::: DATASET EXCERPTS

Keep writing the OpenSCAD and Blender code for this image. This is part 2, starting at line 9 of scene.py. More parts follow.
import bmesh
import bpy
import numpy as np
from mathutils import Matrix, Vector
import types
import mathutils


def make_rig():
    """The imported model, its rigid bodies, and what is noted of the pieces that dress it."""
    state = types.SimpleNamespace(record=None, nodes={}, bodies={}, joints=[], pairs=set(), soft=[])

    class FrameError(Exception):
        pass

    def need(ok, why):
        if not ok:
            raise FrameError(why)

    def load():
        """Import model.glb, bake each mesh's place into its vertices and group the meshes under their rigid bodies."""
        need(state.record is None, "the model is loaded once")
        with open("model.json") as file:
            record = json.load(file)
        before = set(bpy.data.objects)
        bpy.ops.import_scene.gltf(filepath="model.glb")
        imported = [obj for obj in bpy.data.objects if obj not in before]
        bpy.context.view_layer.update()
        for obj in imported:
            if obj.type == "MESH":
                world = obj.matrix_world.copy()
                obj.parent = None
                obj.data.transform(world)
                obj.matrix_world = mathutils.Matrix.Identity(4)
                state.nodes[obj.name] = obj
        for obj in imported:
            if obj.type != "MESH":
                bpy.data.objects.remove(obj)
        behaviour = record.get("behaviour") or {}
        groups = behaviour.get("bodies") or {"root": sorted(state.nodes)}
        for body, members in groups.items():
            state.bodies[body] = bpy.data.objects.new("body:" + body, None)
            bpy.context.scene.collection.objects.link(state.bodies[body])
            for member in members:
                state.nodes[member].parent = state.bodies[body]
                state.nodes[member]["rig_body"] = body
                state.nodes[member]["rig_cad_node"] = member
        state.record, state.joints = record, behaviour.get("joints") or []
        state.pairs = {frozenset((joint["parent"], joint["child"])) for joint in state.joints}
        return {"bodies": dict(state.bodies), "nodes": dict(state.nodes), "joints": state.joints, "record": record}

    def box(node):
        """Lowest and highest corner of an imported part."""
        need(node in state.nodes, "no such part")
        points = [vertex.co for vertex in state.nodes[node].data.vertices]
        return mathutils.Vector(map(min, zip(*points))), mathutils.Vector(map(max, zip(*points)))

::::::
::: DATASET EXCERPTS

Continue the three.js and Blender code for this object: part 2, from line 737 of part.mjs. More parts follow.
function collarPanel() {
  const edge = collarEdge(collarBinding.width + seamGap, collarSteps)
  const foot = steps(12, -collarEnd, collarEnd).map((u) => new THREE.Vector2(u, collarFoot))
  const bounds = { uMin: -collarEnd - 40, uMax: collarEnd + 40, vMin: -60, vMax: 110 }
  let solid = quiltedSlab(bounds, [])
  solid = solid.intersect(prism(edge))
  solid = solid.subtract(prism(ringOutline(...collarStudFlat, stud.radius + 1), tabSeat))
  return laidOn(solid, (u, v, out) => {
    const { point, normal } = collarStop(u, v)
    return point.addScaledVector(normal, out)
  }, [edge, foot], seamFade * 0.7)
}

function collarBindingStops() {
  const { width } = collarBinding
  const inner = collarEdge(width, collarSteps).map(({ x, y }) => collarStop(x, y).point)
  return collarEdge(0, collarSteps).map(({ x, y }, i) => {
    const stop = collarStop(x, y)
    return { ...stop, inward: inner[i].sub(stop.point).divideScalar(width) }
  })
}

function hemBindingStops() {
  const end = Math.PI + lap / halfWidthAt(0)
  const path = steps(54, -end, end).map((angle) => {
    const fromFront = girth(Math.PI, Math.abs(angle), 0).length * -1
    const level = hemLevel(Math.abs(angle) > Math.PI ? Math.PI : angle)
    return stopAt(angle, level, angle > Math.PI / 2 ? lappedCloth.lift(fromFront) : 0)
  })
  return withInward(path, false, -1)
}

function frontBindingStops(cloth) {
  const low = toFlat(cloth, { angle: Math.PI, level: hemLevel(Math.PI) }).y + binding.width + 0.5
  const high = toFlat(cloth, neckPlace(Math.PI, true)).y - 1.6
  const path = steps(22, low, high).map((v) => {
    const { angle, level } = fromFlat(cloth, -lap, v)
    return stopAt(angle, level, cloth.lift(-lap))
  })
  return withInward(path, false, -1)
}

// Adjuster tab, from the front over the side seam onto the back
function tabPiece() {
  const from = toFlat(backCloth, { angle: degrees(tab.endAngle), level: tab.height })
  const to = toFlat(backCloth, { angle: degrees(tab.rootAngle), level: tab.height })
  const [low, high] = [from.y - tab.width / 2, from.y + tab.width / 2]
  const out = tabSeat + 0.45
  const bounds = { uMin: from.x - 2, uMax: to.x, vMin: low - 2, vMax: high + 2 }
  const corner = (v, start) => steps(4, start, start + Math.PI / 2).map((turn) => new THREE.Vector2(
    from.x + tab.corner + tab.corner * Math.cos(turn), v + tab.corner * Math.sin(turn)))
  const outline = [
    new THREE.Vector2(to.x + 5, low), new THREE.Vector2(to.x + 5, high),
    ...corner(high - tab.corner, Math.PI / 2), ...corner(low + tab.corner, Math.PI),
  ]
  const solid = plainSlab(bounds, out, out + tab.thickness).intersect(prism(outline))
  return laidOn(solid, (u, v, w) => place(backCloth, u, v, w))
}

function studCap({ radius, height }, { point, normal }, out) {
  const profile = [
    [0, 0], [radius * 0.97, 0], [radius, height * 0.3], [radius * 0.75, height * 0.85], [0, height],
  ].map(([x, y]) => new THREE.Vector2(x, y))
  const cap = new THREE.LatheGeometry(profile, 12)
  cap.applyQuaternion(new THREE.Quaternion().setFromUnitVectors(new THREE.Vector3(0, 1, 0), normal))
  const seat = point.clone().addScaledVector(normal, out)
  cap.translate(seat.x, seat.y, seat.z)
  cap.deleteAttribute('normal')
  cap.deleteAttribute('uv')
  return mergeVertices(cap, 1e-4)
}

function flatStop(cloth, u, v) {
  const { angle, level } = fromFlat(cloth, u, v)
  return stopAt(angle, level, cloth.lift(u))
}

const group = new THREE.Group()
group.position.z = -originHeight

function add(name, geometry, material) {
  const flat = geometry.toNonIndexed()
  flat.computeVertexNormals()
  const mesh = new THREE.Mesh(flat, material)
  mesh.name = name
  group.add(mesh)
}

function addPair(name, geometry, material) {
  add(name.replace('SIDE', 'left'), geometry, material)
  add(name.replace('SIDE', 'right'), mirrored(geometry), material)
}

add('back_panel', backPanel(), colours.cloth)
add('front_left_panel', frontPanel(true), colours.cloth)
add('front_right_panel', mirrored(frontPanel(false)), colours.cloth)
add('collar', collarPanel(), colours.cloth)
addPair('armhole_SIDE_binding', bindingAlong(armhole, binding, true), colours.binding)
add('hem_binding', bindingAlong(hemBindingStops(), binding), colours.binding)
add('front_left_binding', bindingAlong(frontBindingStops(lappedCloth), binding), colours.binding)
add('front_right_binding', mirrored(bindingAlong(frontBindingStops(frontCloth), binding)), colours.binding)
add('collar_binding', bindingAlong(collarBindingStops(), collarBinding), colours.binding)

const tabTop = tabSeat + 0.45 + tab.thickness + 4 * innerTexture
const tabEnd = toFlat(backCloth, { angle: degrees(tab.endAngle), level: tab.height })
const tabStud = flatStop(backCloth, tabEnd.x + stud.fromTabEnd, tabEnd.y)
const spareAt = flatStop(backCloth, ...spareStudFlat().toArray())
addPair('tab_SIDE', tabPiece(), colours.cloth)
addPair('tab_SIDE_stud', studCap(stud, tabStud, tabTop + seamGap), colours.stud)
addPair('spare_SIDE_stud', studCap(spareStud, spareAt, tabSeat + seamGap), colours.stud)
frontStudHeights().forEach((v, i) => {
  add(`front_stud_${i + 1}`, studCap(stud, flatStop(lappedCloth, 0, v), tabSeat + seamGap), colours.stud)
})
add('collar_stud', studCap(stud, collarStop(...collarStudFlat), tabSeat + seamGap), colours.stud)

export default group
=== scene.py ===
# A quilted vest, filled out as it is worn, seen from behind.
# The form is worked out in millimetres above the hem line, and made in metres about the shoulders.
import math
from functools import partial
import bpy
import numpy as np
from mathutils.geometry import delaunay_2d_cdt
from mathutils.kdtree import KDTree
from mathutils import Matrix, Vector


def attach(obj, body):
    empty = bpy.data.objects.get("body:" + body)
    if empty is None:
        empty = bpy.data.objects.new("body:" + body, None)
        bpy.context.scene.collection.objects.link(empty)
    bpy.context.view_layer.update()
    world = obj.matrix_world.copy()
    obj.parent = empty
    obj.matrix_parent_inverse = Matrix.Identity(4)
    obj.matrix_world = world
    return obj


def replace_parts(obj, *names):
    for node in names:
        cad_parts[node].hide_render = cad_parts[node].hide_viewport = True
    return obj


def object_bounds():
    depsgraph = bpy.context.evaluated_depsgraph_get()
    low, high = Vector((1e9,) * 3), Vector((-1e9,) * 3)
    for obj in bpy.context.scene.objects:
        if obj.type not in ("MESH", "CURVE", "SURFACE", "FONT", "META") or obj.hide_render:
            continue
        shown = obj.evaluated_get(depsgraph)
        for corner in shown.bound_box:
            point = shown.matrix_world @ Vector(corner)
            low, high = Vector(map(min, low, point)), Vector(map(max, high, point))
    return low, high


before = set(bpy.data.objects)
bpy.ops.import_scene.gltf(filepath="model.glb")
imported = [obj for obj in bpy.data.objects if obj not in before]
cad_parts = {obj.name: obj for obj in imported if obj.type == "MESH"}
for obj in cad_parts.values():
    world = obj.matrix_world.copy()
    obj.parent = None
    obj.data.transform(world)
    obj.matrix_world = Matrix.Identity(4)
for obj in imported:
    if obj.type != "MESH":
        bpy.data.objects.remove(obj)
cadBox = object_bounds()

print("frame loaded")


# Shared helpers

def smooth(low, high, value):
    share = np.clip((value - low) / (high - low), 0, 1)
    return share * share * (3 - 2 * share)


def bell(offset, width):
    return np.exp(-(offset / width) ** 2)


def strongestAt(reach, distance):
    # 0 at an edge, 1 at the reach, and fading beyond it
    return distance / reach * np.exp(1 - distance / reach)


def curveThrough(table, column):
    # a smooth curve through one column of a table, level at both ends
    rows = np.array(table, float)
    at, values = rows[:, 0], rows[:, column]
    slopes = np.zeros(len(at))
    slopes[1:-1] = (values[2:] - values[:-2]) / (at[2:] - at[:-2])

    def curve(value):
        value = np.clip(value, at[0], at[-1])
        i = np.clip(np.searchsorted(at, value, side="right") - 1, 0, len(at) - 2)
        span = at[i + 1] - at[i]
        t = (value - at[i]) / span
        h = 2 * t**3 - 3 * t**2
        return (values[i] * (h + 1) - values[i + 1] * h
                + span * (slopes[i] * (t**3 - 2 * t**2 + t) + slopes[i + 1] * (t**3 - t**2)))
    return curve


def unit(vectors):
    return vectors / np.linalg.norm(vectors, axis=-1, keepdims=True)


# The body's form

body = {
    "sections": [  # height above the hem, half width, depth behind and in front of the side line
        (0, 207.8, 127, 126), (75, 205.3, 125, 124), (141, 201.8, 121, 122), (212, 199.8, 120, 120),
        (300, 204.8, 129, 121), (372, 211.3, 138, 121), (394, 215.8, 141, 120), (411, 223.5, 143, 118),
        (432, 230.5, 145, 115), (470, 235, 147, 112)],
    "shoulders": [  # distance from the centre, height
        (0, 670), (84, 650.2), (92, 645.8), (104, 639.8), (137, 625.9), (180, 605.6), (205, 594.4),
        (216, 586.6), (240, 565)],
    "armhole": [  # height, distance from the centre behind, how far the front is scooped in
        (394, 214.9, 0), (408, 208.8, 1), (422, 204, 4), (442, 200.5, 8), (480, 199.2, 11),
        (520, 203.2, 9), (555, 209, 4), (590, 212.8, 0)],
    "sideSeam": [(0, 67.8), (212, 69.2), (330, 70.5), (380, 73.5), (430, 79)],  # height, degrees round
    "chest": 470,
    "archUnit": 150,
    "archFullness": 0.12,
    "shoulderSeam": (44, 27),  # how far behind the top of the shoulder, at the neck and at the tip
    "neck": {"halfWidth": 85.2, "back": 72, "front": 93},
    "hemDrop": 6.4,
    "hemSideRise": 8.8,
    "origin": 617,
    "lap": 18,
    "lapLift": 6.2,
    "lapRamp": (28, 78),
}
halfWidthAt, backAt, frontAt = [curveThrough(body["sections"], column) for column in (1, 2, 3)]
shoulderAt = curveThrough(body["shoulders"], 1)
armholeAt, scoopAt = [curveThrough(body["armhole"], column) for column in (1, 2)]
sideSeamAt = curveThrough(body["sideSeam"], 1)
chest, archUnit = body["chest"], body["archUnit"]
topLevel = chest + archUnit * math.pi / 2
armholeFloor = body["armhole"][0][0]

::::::

■ YOUR GOAL
From the entries above, extract only the lines running from the one containing "const tabTop = tabSeat" through the one containing "obj.parent = empty", inclusive.

■ SOLUTION TO THE PROBLEM
const tabTop = tabSeat + 0.45 + tab.thickness + 4 * innerTexture
const tabEnd = toFlat(backCloth, { angle: degrees(tab.endAngle), level: tab.height })
const tabStud = flatStop(backCloth, tabEnd.x + stud.fromTabEnd, tabEnd.y)
const spareAt = flatStop(backCloth, ...spareStudFlat().toArray())
addPair('tab_SIDE', tabPiece(), colours.cloth)
addPair('tab_SIDE_stud', studCap(stud, tabStud, tabTop + seamGap), colours.stud)
addPair('spare_SIDE_stud', studCap(spareStud, spareAt, tabSeat + seamGap), colours.stud)
frontStudHeights().forEach((v, i) => {
  add(`front_stud_${i + 1}`, studCap(stud, flatStop(lappedCloth, 0, v), tabSeat + seamGap), colours.stud)
})
add('collar_stud', studCap(stud, collarStop(...collarStudFlat), tabSeat + seamGap), colours.stud)

export default group
=== scene.py ===
# A quilted vest, filled out as it is worn, seen from behind.
# The form is worked out in millimetres above the hem line, and made in metres about the shoulders.
import math
from functools import partial
import bpy
import numpy as np
from mathutils.geometry import delaunay_2d_cdt
from mathutils.kdtree import KDTree
from mathutils import Matrix, Vector


def attach(obj, body):
    empty = bpy.data.objects.get("body:" + body)
    if empty is None:
        empty = bpy.data.objects.new("body:" + body, None)
        bpy.context.scene.collection.objects.link(empty)
    bpy.context.view_layer.update()
    world = obj.matrix_world.copy()
    obj.parent = empty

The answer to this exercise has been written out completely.